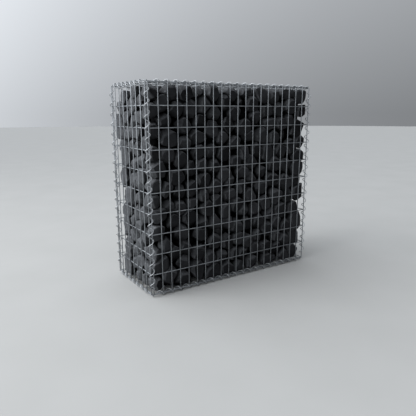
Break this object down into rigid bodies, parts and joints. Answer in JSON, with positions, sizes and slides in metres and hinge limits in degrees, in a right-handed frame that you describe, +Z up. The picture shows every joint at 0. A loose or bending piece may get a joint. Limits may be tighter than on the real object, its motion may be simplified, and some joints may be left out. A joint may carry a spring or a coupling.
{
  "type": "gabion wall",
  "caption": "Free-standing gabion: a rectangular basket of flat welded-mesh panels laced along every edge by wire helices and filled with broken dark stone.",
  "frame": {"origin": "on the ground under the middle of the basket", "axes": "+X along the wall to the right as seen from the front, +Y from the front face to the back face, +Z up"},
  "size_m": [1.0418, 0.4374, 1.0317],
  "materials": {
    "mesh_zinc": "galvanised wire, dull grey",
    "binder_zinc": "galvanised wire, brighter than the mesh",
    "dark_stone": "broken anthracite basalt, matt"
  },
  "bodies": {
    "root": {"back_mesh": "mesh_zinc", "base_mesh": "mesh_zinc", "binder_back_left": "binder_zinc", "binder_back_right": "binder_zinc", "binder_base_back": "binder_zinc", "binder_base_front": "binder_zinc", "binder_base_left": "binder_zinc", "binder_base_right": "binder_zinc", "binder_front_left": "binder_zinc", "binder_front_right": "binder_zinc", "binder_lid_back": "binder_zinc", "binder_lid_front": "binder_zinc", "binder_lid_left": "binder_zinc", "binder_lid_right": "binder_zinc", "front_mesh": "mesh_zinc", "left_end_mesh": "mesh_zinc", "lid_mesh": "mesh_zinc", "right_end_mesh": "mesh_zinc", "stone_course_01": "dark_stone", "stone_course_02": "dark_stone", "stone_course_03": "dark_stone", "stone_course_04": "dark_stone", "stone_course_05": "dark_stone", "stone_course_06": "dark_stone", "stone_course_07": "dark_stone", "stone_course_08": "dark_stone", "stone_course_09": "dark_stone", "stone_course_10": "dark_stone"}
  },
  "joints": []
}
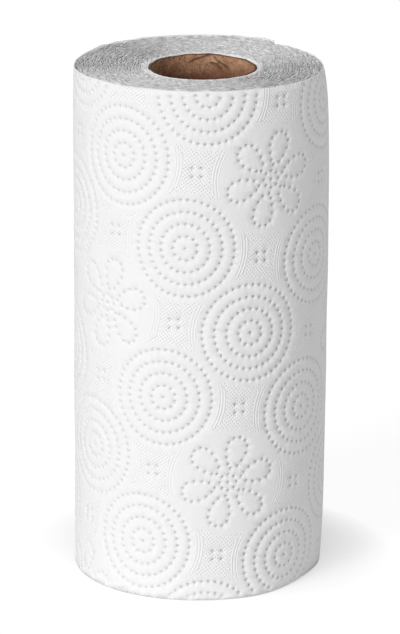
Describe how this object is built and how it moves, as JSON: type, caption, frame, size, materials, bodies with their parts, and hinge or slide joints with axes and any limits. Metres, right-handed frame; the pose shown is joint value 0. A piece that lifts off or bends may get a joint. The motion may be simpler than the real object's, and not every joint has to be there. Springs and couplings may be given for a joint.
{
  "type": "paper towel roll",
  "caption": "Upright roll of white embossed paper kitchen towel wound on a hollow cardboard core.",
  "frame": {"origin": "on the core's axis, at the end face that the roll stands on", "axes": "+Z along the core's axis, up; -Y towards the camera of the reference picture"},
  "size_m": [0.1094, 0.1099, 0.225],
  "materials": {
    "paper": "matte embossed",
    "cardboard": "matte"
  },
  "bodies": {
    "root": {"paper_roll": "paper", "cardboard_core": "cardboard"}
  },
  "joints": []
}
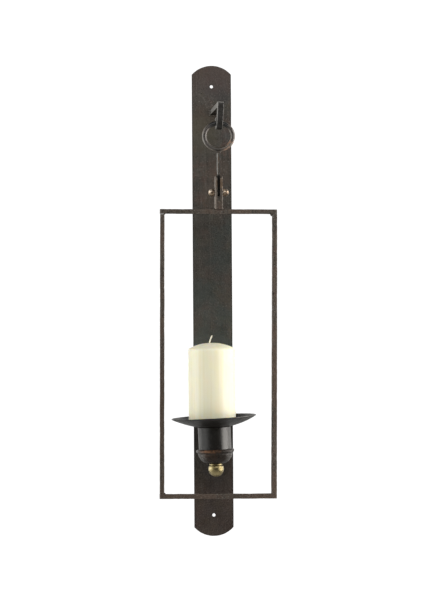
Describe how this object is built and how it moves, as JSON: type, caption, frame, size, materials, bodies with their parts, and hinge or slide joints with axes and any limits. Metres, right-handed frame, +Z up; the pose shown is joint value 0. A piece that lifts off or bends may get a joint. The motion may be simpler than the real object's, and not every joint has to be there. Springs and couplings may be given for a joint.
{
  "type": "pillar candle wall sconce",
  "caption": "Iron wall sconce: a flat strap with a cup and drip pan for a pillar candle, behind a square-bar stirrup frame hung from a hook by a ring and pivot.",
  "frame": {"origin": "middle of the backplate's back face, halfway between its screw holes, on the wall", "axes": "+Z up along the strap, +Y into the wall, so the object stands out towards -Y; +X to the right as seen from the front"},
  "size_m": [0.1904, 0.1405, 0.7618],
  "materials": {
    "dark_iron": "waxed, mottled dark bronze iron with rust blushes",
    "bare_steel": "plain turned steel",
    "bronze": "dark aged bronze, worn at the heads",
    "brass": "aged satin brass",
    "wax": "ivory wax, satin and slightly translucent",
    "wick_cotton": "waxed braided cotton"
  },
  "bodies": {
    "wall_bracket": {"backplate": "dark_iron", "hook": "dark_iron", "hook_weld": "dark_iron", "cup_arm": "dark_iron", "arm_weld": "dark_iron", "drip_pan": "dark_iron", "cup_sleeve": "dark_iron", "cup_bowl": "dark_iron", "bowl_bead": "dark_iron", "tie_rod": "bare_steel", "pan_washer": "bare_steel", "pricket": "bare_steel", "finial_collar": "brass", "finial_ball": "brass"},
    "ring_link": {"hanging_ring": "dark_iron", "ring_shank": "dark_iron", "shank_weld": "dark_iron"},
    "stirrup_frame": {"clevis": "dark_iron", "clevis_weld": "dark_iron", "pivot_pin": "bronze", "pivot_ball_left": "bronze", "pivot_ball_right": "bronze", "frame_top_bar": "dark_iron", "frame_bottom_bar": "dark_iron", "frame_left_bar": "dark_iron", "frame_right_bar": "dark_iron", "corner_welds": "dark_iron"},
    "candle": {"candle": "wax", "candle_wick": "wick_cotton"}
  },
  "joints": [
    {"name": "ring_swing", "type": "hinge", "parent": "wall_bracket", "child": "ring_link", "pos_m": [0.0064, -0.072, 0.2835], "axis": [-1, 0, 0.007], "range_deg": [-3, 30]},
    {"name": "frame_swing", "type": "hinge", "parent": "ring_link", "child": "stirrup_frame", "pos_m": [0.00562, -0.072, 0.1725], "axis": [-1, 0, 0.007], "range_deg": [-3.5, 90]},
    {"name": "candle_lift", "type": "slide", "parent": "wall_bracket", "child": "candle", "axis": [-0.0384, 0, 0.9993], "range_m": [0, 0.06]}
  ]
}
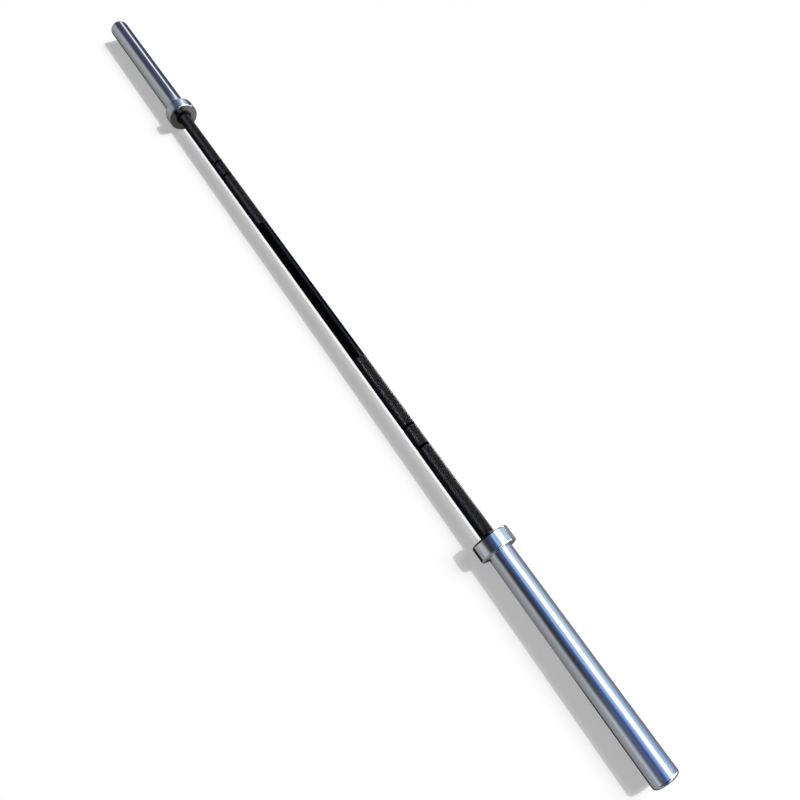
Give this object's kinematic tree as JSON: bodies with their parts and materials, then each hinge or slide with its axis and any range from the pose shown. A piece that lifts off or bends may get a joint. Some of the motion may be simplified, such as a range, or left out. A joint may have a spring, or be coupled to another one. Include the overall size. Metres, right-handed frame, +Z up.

▸ **Problem requirements**
Print the listing above in full, exactly as it is.

▸ **Exercise solution**
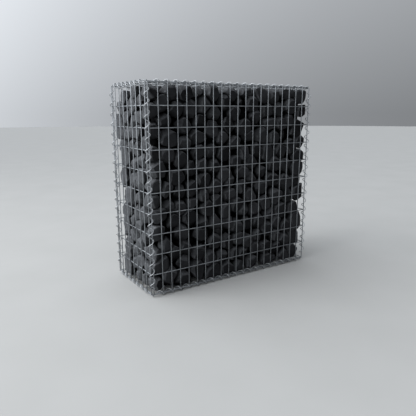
Break this object down into rigid bodies, parts and joints. Answer in JSON, with positions, sizes and slides in metres and hinge limits in degrees, in a right-handed frame that you describe, +Z up. The picture shows every joint at 0. A loose or bending piece may get a joint. Limits may be tighter than on the real object, its motion may be simplified, and some joints may be left out. A joint may carry a spring or a coupling.
{
  "type": "gabion wall",
  "caption": "Free-standing gabion: a rectangular basket of flat welded-mesh panels laced along every edge by wire helices and filled with broken dark stone.",
  "frame": {"origin": "on the ground under the middle of the basket", "axes": "+X along the wall to the right as seen from the front, +Y from the front face to the back face, +Z up"},
  "size_m": [1.0418, 0.4374, 1.0317],
  "materials": {
    "mesh_zinc": "galvanised wire, dull grey",
    "binder_zinc": "galvanised wire, brighter than the mesh",
    "dark_stone": "broken anthracite basalt, matt"
  },
  "bodies": {
    "root": {"back_mesh": "mesh_zinc", "base_mesh": "mesh_zinc", "binder_back_left": "binder_zinc", "binder_back_right": "binder_zinc", "binder_base_back": "binder_zinc", "binder_base_front": "binder_zinc", "binder_base_left": "binder_zinc", "binder_base_right": "binder_zinc", "binder_front_left": "binder_zinc", "binder_front_right": "binder_zinc", "binder_lid_back": "binder_zinc", "binder_lid_front": "binder_zinc", "binder_lid_left": "binder_zinc", "binder_lid_right": "binder_zinc", "front_mesh": "mesh_zinc", "left_end_mesh": "mesh_zinc", "lid_mesh": "mesh_zinc", "right_end_mesh": "mesh_zinc", "stone_course_01": "dark_stone", "stone_course_02": "dark_stone", "stone_course_03": "dark_stone", "stone_course_04": "dark_stone", "stone_course_05": "dark_stone", "stone_course_06": "dark_stone", "stone_course_07": "dark_stone", "stone_course_08": "dark_stone", "stone_course_09": "dark_stone", "stone_course_10": "dark_stone"}
  },
  "joints": []
}
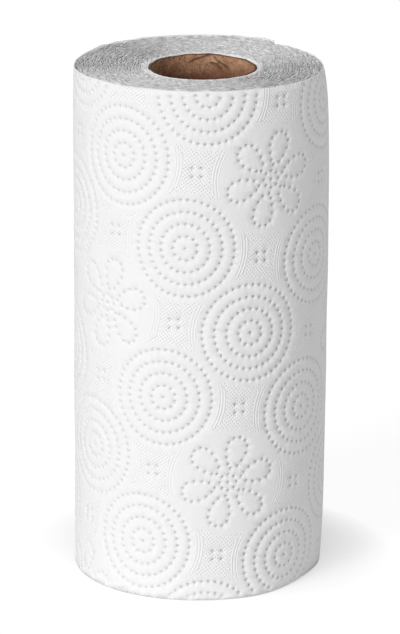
Describe how this object is built and how it moves, as JSON: type, caption, frame, size, materials, bodies with their parts, and hinge or slide joints with axes and any limits. Metres, right-handed frame; the pose shown is joint value 0. A piece that lifts off or bends may get a joint. The motion may be simpler than the real object's, and not every joint has to be there. Springs and couplings may be given for a joint.
{
  "type": "paper towel roll",
  "caption": "Upright roll of white embossed paper kitchen towel wound on a hollow cardboard core.",
  "frame": {"origin": "on the core's axis, at the end face that the roll stands on", "axes": "+Z along the core's axis, up; -Y towards the camera of the reference picture"},
  "size_m": [0.1094, 0.1099, 0.225],
  "materials": {
    "paper": "matte embossed",
    "cardboard": "matte"
  },
  "bodies": {
    "root": {"paper_roll": "paper", "cardboard_core": "cardboard"}
  },
  "joints": []
}
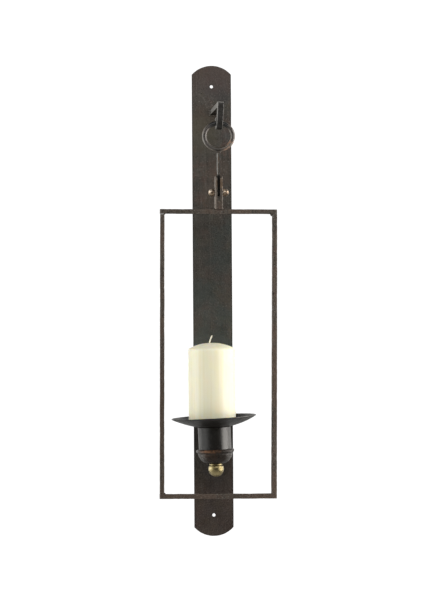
Describe how this object is built and how it moves, as JSON: type, caption, frame, size, materials, bodies with their parts, and hinge or slide joints with axes and any limits. Metres, right-handed frame, +Z up; the pose shown is joint value 0. A piece that lifts off or bends may get a joint. The motion may be simpler than the real object's, and not every joint has to be there. Springs and couplings may be given for a joint.
{
  "type": "pillar candle wall sconce",
  "caption": "Iron wall sconce: a flat strap with a cup and drip pan for a pillar candle, behind a square-bar stirrup frame hung from a hook by a ring and pivot.",
  "frame": {"origin": "middle of the backplate's back face, halfway between its screw holes, on the wall", "axes": "+Z up along the strap, +Y into the wall, so the object stands out towards -Y; +X to the right as seen from the front"},
  "size_m": [0.1904, 0.1405, 0.7618],
  "materials": {
    "dark_iron": "waxed, mottled dark bronze iron with rust blushes",
    "bare_steel": "plain turned steel",
    "bronze": "dark aged bronze, worn at the heads",
    "brass": "aged satin brass",
    "wax": "ivory wax, satin and slightly translucent",
    "wick_cotton": "waxed braided cotton"
  },
  "bodies": {
    "wall_bracket": {"backplate": "dark_iron", "hook": "dark_iron", "hook_weld": "dark_iron", "cup_arm": "dark_iron", "arm_weld": "dark_iron", "drip_pan": "dark_iron", "cup_sleeve": "dark_iron", "cup_bowl": "dark_iron", "bowl_bead": "dark_iron", "tie_rod": "bare_steel", "pan_washer": "bare_steel", "pricket": "bare_steel", "finial_collar": "brass", "finial_ball": "brass"},
    "ring_link": {"hanging_ring": "dark_iron", "ring_shank": "dark_iron", "shank_weld": "dark_iron"},
    "stirrup_frame": {"clevis": "dark_iron", "clevis_weld": "dark_iron", "pivot_pin": "bronze", "pivot_ball_left": "bronze", "pivot_ball_right": "bronze", "frame_top_bar": "dark_iron", "frame_bottom_bar": "dark_iron", "frame_left_bar": "dark_iron", "frame_right_bar": "dark_iron", "corner_welds": "dark_iron"},
    "candle": {"candle": "wax", "candle_wick": "wick_cotton"}
  },
  "joints": [
    {"name": "ring_swing", "type": "hinge", "parent": "wall_bracket", "child": "ring_link", "pos_m": [0.0064, -0.072, 0.2835], "axis": [-1, 0, 0.007], "range_deg": [-3, 30]},
    {"name": "frame_swing", "type": "hinge", "parent": "ring_link", "child": "stirrup_frame", "pos_m": [0.00562, -0.072, 0.1725], "axis": [-1, 0, 0.007], "range_deg": [-3.5, 90]},
    {"name": "candle_lift", "type": "slide", "parent": "wall_bracket", "child": "candle", "axis": [-0.0384, 0, 0.9993], "range_m": [0, 0.06]}
  ]
}
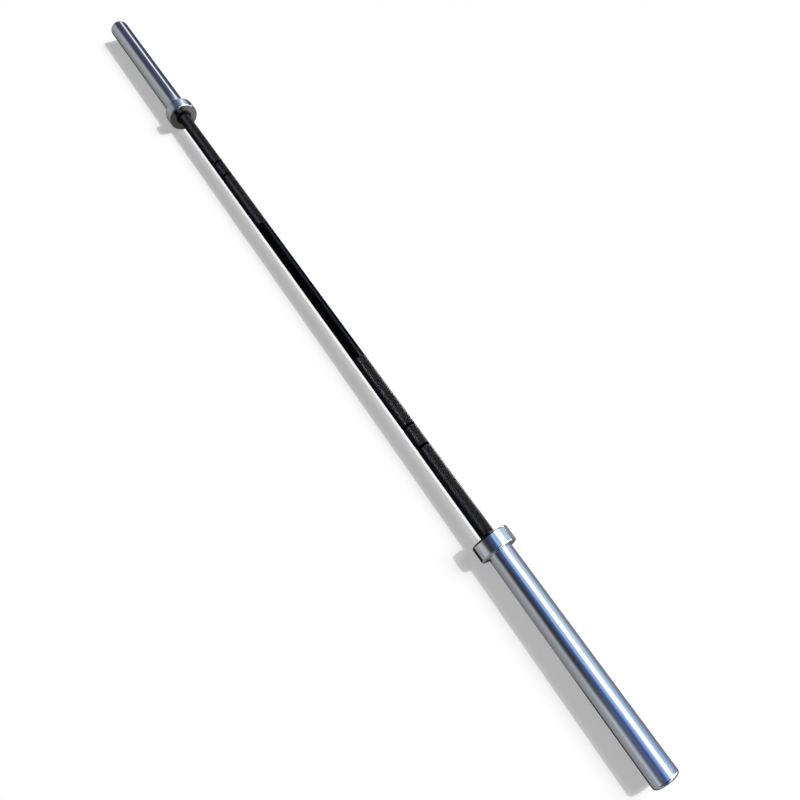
Give this object's kinematic tree as JSON: bodies with their parts and materials, then each hinge or slide with its axis and any range from the pose shown. A piece that lifts off or bends may get a joint. Some of the motion may be simplified, such as a range, or left out. A joint may have a spring, or be coupled to another one. Include the overall size. Metres, right-handed frame, +Z up.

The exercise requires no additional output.